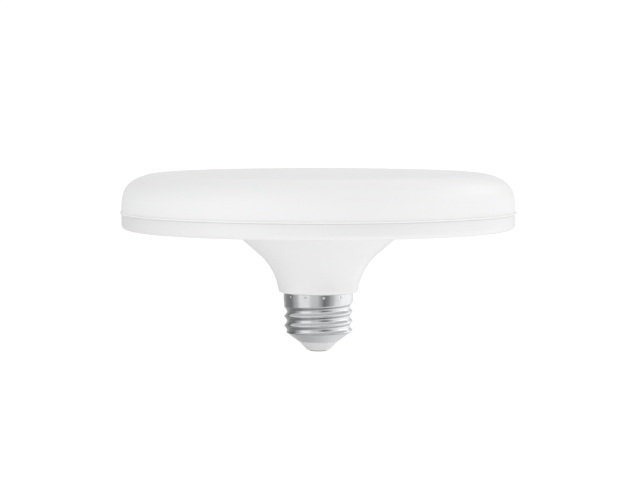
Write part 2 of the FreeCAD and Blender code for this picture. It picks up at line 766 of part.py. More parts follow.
def wire_terminal():
    """Two-pole terminal on the board, with an entry for each lead."""
    body = new_body("wire_terminal")
    block = rectangle(
        body, "TerminalOutline", "terminal_offset", "-terminal_width / 2",
        "terminal_offset + terminal_length", "terminal_width / 2", height=BOARD_TOP)
    pad(body, "TerminalBlock", block, "terminal_height")
    level = f"({BOARD_TOP} + terminal_height / 2)"
    side = "(card_thickness / 2 + part_gap + lead_radius)"
    entries = circles(body, "TerminalEntries", [
        (f"-{side}", level, "lead_radius + part_gap"),
        (side, level, "lead_radius + part_gap"),
    ], role="YZ_Plane", height="terminal_offset")
    pocket(body, "TerminalHoles", entries, "lead_entry + terminal_spare", reverse=True)
    return body


def driver_card():
    """Upright circuit card: a narrow tail in the cap's slots and a wider head in the neck."""
    body = new_body("driver_board")
    tail = f"({TAIL_BORE} + card_slot_depth - card_fit)"
    side = f"({COLLAR_RADIUS} - housing_wall - card_side_gap)"
    profile = outline(body, "CardOutline", [
        (f"-{tail}", CARD_BASE),
        (tail, CARD_BASE),
        (tail, "card_step_height"),
        (side, "card_step_height"),
        (side, "card_top"),
        (f"-{side}", "card_top"),
        (f"-{side}", "card_step_height"),
        (f"-{tail}", "card_step_height"),
    ])
    pad(body, "Card", profile, "card_thickness", midplane=True)
    return body


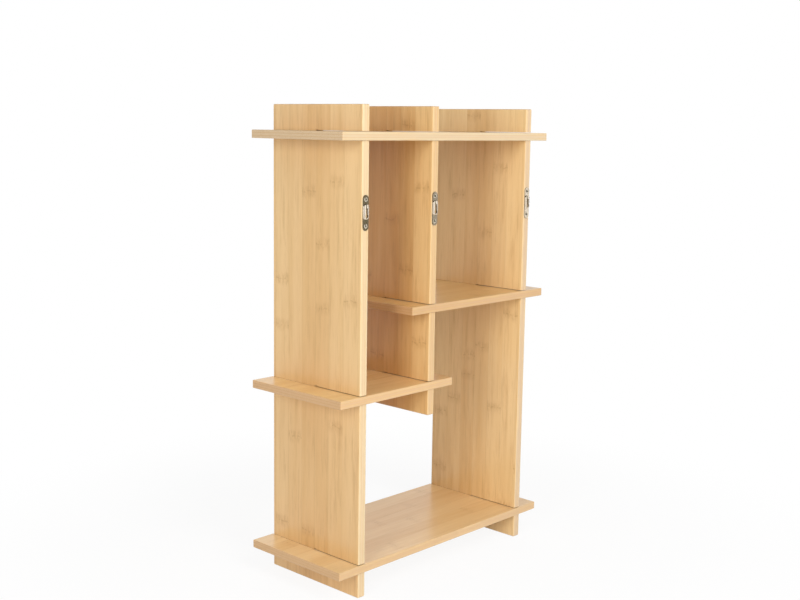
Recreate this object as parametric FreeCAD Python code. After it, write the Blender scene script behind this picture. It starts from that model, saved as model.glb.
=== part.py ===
import FreeCAD, Part
import math
import os
from collections import namedtuple

# A plant stand of bamboo boards that slide together without glue. Three upright panels are
# slotted from their front edges and four shelves from their back edges, so that each pair
# laps halfway, and every panel carries a keyhole hanger on its front edge.
# Lengths are in millimetres. X runs along the shelves to the right, Y from the hangers to the
# back, and Z up. The origin is on the floor, in the middle of the whole stand.

# Boards
PANEL_THICKNESS = 13.5
SHELF_THICKNESS = 12.0
SHELF_DEPTH = 189.0
SHELF_LIP = 2.0  # how far a shelf stands out past the panels, at the front and at the back
PANEL_EDGE_RADIUS = 1.5
SHELF_EDGE_RADIUS = 1.0

# Widths, from left to right
SHELF_OVERHANG = 39.0  # from the last panel that holds a shelf to the shelf's free end
LEFT_BAY_WIDTH = 128.5
RIGHT_BAY_WIDTH = 206.0

# Heights, from the floor up
FOOT_HEIGHT = 37.0
LOWER_BAY_HEIGHT = 235.0
STAGGER_HEIGHT = 104.0  # from the lower left shelf up to the upper right one
UPPER_BAY_HEIGHT = 239.0
CROWN_HEIGHT = 37.0
CENTRE_PANEL_TAIL = 39.0  # how far the centre panel hangs below the lower left shelf

# Halved joints
LAP_SHARE = 0.5  # share of the panels' depth that their slots take
SLOT_HEIGHT_CLEARANCE = 0.8  # above a shelf in a panel's slot
SLOT_WIDTH_CLEARANCE = 0.4  # both sides of a panel in a shelf's slot, together
SLOT_END_CLEARANCE = 0.3
CUTTER_RADIUS = 3.0  # of the router bit that clears the slots' inner corners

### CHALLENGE
Identify and extract each line of the listing that contains "picture".

### WRITTEN SOLUTION
Write part 2 of the FreeCAD and Blender code for this picture. It picks up at line 766 of part.py. More parts follow.
Recreate this object as parametric FreeCAD Python code. After it, write the Blender scene script behind this picture. It starts from that model, saved as model.glb.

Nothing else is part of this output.